Erlebnispädagogik der Katholischen Fachhochschule (KFH)

Krabbeln, robben und klettern

 

Ausgabe 14 vom 3. April 2011

Auch die Weite einer Landschaft ist eine Erfahrung wert. Studenten der Katholischen Fachhochschule Mainz in England. Fotos: privat

Sind die Teilnehmer teamfähig? Können Ängste überwunden werden? Bei so einer Aktion, die im Kurs „Erlebnispädagogik“ der Mainzer KFH in England stattfand, zeigen sich die Antworten.

Professor Andreas Büsch Foto: privat

Auch Hochseilgärten werden in der Erlebnispädagogik genutzt.

Angehende Sozialarbeiter erzählen, welche Erfahrungen sie in der Natur machen und was sie dabei für ihren Beruf lernen

Von Hanna Klein

„Dabei geht es um den Menschen, um seine Wildheit, seine Abenteuerlust und auch um sein pädagogisches Geschick“, sagt Theresa Seifen über die Erlebnispädagogik. Gemeinsam mit neun Mitstudenten ist sie eine der ersten gewesen, die die neue Zusatzqualifikation erworben hat.

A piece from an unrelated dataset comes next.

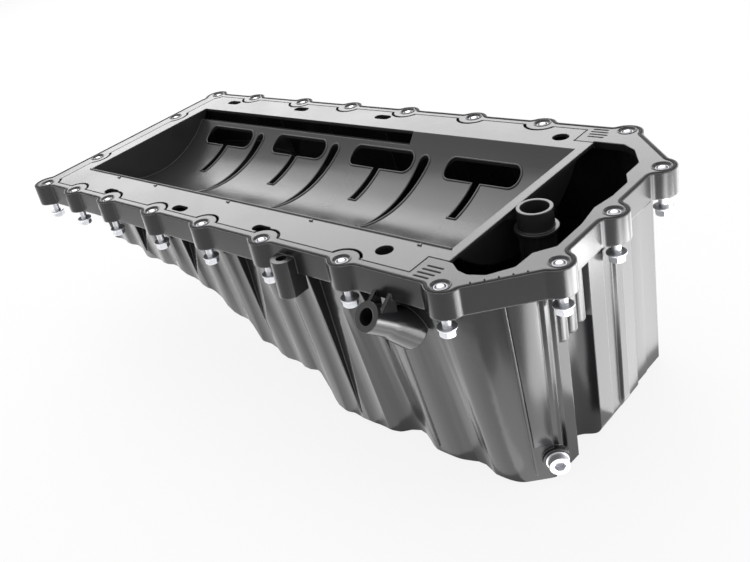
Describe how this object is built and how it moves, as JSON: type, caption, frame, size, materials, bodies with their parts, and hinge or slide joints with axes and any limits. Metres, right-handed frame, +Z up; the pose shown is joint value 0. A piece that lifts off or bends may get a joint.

Auch für Scharna Gimenez-Vergara ist die Erlebnispädagogik „eine gelungene Abwechslung zur reinen Theorie am Schreibtisch“. Für die Bachelor-Studenten an der KFH ist eine Zusatzqualifi- kationen Pflicht im Laufe ihres Studiums. Sie sollen über den Tellerrand ihres eigentlichen Studienfachs schauen.

In der Medienpädagogik bietet die Hochschule unter anderem die Erlebnispädagogik an, in der zahlreiche Kompetenzen vermittelt werden: Klettern, Bergwandern, Höhlentouren, Kanufahren und Wildwasserrafting erlernen die Teilnehmer ebenso wie Kartenund Wetterkunde und das Sichern und Bergen von Verletzten, erklärt Andreas Büsch von der KFH.

Interessierte Studenten müssen jedoch einige Vorraussetzungen mitbringen. „Das ist keine fröhliche Urlaubsfahrt“, betont Büsch. Neben körperlicher Fitness müssen sie im Laufe des Kurses eine Erste-Hilfe- und eine Rettungsschwimmer- Ausbildung nachweisen. Doch auch eine entsprechende Motivation ist wichtig, um den Kurs meistern zu können.

„Die Enge, Dunkelheit und Ruhe waren fantastisch“

Scharna Gimenez-Vergara hatte bereits Erfahrungen sammeln können. Seit etwa zehn Jahren betreut sie ehrenamtlich erlebnispädagogische Freizeiten für das Jugendamt des Rheingau-Taunus- Kreises. Die fachliche Ausbildung hat ihr bisher allerdings gefehlt, sodass sie sich von dem Angebot an der KFH sofort angesprochen fühlte.

Auch Theresa Seifen wusste nach der Vorstellung des Konzepts sofort, dass dies ihre Zusatzqualifikation sein soll. „Abenteuer, Natursport, Wildnis und Action auf pädagogischem Fundament, etwas Interessanteres konnte ich mir nicht vorstellen“, sagt die Studentin. Sie findet es ebenfalls wichtig, dass die Teilnehmer einen persönlichen Bezug zur Natur und natursportlichen Erfahrungen haben.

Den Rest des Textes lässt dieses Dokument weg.